But it's not all about money. Forgetting the intelligentsia/future leaders comment, for your average kid to get a decent job to support themselves and possibly a family one day, they need certain skills. The most important of these in my mind is the ability to speak and communicate - in English if in the US - clearly. This is most often where kids are failed at home. The ability to speak English correctly and put together intelligible sentences and understand the basic grammatical structure is possible by mostly everyone. To refuse to do so is usually a choice, perhaps perpetuated by the parents or peer groups in order to fit in - but a choice none-the-less.

I use the prime example - the African American community - to illustrate my point. Label me racist, but there is point to my arguments and there comes a time when pulling punches to be PC is more detrimental than useful. I do understand that throughout the years of slavery education was nearly impossible, or at best unlikely. And given segregation and racism through the 1950's, 60's and even well beyond it was difficult. But in today's society, even in inner-cities, everyone has access to an education that will at least teach basic grammar rules and the ability to effectively and clearly communicate. What do I hear everyday on the bus on the way to work? 'I ain't got no idea what you is talkin' 'bout ni____'. These kids are in my community and go to the same school system my kids do. Problem then? Parents and cultural expectations.

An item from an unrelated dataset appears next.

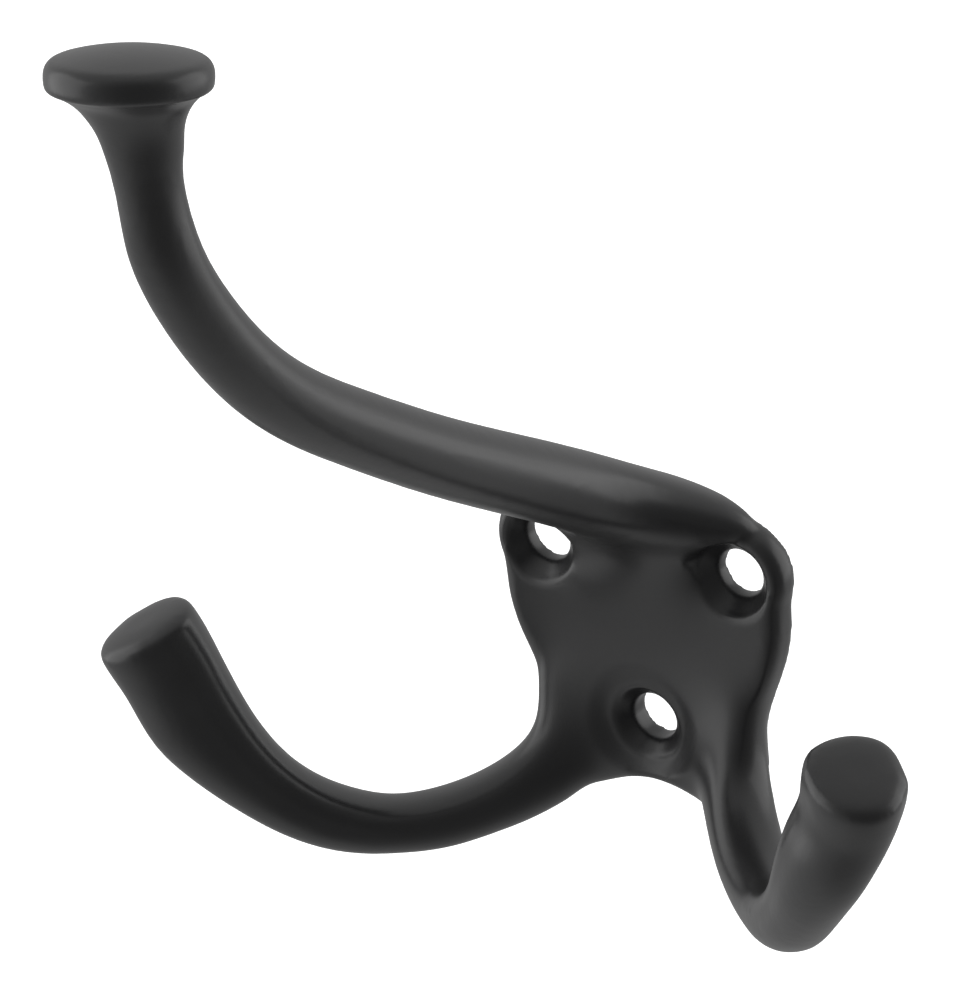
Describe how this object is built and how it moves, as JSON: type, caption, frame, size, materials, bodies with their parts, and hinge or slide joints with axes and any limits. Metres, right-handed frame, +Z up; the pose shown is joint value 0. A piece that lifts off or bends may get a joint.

So then we get white racist scholars who try to conclude that black people aren't as smart as white people (total idiocy) and black people trying to excuse it away with 'ebonics' rather than addressing the fundamental problem. It's 'Uncle Tom' to 'talk white' and so the problem is perpetuated and we have generations who can't get jobs and catch up due to the unwillingness to just simply learn the damned language correctly. Now as other ethnic groups pour in and the more liberal chime in with 'oh, we should all learn Spanish to accommodate these children' rather than teaching them English, the problem becomes more complex and the educationally elite are the white kids that go to private schools (or the non-white kids if your father happens to be President).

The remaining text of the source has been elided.